Interview rejection is one of the most demoralizing parts of a job search — especially after a loop you thought went well. But a rejection is information, not a verdict on your worth as an engineer. The candidates who land offers aren't the ones who never get rejected; they're the ones who process it fast, extract the lesson, and walk into the next interview sharper. Here's how to do that.
First, let it sting — briefly
Don't pretend it doesn't hurt. Give yourself a defined window — an evening, not a week — to feel disappointed. Suppressing it tends to leak into your next interview as low energy or defensiveness. Acknowledge it, then deliberately close the chapter and shift into problem-solving mode.

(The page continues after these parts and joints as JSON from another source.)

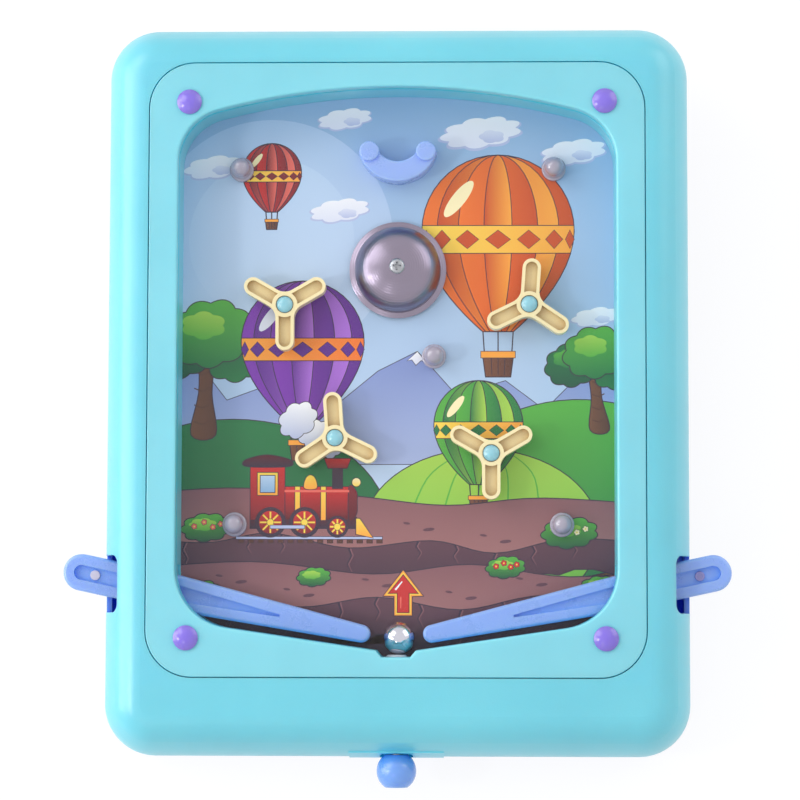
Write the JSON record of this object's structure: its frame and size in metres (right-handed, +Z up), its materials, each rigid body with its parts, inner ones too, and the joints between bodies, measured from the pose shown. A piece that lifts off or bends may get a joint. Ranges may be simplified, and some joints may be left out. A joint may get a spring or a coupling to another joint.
{
  "type": "tabletop pinball game",
  "caption": "Tabletop pinball game: a leaned plastic case with lever flippers, spring plunger, bell, spinners, pegs, catch cup and steel ball under a clear cover.",
  "frame": {"origin": "on the surface it rests on, under the middle of its bounding box", "axes": "+Z up, +Y from the player towards the far end, +X to the player's right"},
  "size_m": [0.2694, 0.3098, 0.0672],
  "materials": {
    "shell_blue": "moulded, fine matt texture",
    "housing_aqua": "moulded, glossy",
    "bezel_aqua": "moulded, satin gloss",
    "cover_clear": "clear and polished",
    "board": "hardboard, raw",
    "print": "printed in several colours, varnished",
    "flipper_blue": "moulded, glossy",
    "cup_blue": "moulded, glossy",
    "cap_purple": "moulded, glossy",
    "cap_aqua": "moulded, glossy",
    "spinner_yellow": "moulded, glossy",
    "peg_grey": "turned and plated",
    "bell_steel": "pressed and plated",
    "ball_steel": "polished",
    "steel": "zinc plated",
    "spring_steel": "drawn wire",
    "white_plastic": "moulded",
    "rubber": "matt"
  },
  "bodies": {
    "root": {"lower_shell": "shell_blue", "upper_housing": "housing_aqua", "bezel": "bezel_aqua", "clear_cover": "cover_clear", "playfield_board": "board", "playfield_print": "print", "flipper_pivot_left": "steel", "flipper_pivot_right": "steel", "flipper_spring_left": "spring_steel", "flipper_spring_right": "spring_steel", "rear_foot_left": "shell_blue", "rear_foot_right": "shell_blue", "front_pad_left": "rubber", "front_pad_right": "rubber", "plunger_guide": "white_plastic", "plunger_spring": "spring_steel", "bell_gong": "bell_steel", "bell_post": "white_plastic", "bell_screw": "steel", "catch_cup": "cup_blue", "bezel_screws": "steel", "case_screws": "steel", "board_screws": "steel", "cup_screws": "steel", "spinner_pin_1": "steel", "spinner_cap_1": "cap_aqua", "screw_cap_1": "cap_purple", "spinner_pin_2": "steel", "spinner_cap_2": "cap_aqua", "screw_cap_2": "cap_purple", "spinner_pin_3": "steel", "spinner_cap_3": "cap_aqua", "screw_cap_3": "cap_purple", "spinner_pin_4": "steel", "spinner_cap_4": "cap_aqua", "screw_cap_4": "cap_purple", "peg_1": "peg_grey", "peg_2": "peg_grey", "peg_3": "peg_grey", "peg_4": "peg_grey", "peg_5": "peg_grey"},
    "flipper_left": {"flipper_left": "flipper_blue"},
    "flipper_right": {"flipper_right": "flipper_blue"},
    "plunger": {"plunger_rod": "steel", "plunger_knob": "flipper_blue", "plunger_striker": "white_plastic", "plunger_washer": "steel"},
    "ball": {"ball": "ball_steel"},
    "spinner_1": {"spinner_1": "spinner_yellow"},
    "spinner_2": {"spinner_2": "spinner_yellow"},
    "spinner_3": {"spinner_3": "spinner_yellow"},
    "spinner_4": {"spinner_4": "spinner_yellow"}
  },
  "joints": [
    {"name": "flipper_left_swing", "type": "hinge", "parent": "root", "child": "flipper_left", "pos_m": [-0.099, -0.07488, 0.03003], "axis": [0, -0.0872, 0.9962], "range_deg": [0, 18], "stiffness_Nm_per_rad": 0.02, "springref_deg": -20.05, "deforming": ["flipper_spring_left"]},
    {"name": "flipper_right_swing", "type": "hinge", "parent": "root", "child": "flipper_right", "pos_m": [0.099, -0.07488, 0.03003], "axis": [0, 0.0872, -0.9962], "range_deg": [0, 18], "stiffness_Nm_per_rad": 0.02, "springref_deg": -20.05, "deforming": ["flipper_spring_right"]},
    {"name": "plunger_pull", "type": "slide", "parent": "root", "child": "plunger", "axis": [0, -0.9962, -0.0872], "range_m": [0, 0.016], "stiffness_N_per_m": 60, "springref_m": -0.008, "deforming": ["plunger_spring"]},
    {"name": "spinner_1_spin", "type": "hinge", "parent": "root", "child": "spinner_1", "pos_m": [-0.04574, 0.03961, 0.04035], "axis": [0, -0.0872, 0.9962], "continuous": true},
    {"name": "spinner_2_spin", "type": "hinge", "parent": "root", "child": "spinner_2", "pos_m": [0.0536, 0.03973, 0.04036], "axis": [0, -0.0872, 0.9962], "continuous": true},
    {"name": "spinner_3_spin", "type": "hinge", "parent": "root", "child": "spinner_3", "pos_m": [-0.02517, -0.01446, 0.03562], "axis": [0, -0.0872, 0.9962], "continuous": true},
    {"name": "spinner_4_spin", "type": "hinge", "parent": "root", "child": "spinner_4", "pos_m": [0.03815, -0.02062, 0.03508], "axis": [0, -0.0872, 0.9962], "continuous": true},
    {"name": "ball_roll", "type": "slide", "parent": "root", "child": "ball", "axis": [0, 0.9962, 0.0872], "range_m": [0, 0.12]}
  ]
}
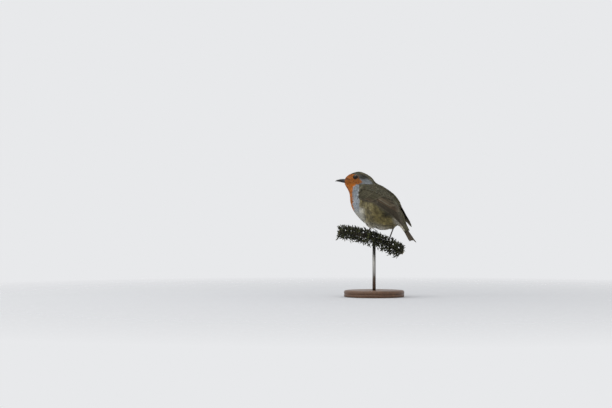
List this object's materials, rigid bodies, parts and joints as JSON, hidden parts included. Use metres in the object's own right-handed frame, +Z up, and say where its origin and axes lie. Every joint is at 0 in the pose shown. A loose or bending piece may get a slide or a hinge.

Separate the signal from the story
Your brain will write a catastrophic story: "I'm not good enough, I'll never get hired." That's not data. The actual data is narrow: one company, one loop, one set of interviewers on one day. Many rejections have nothing to do with you — a frozen headcount, an internal candidate, a panel that wanted a slightly different specialism. Don't generalize a single 'no' into a verdict on your career.
Ask for feedback (and actually use it)
Email the recruiter and ask, warmly and briefly, for any feedback. Most won't give detail, but some will — and one specific line ("we wanted more depth in system design") is worth more than hours of guessing. When you do get feedback, resist defending yourself. Write it down and treat it as a gift.
If you get no external feedback, do a self-debrief within 24 hours while it's fresh:
- Which question knocked you off balance?
- Where did you ramble, freeze, or go silent?
- Was it a knowledge gap, a communication gap, or nerves?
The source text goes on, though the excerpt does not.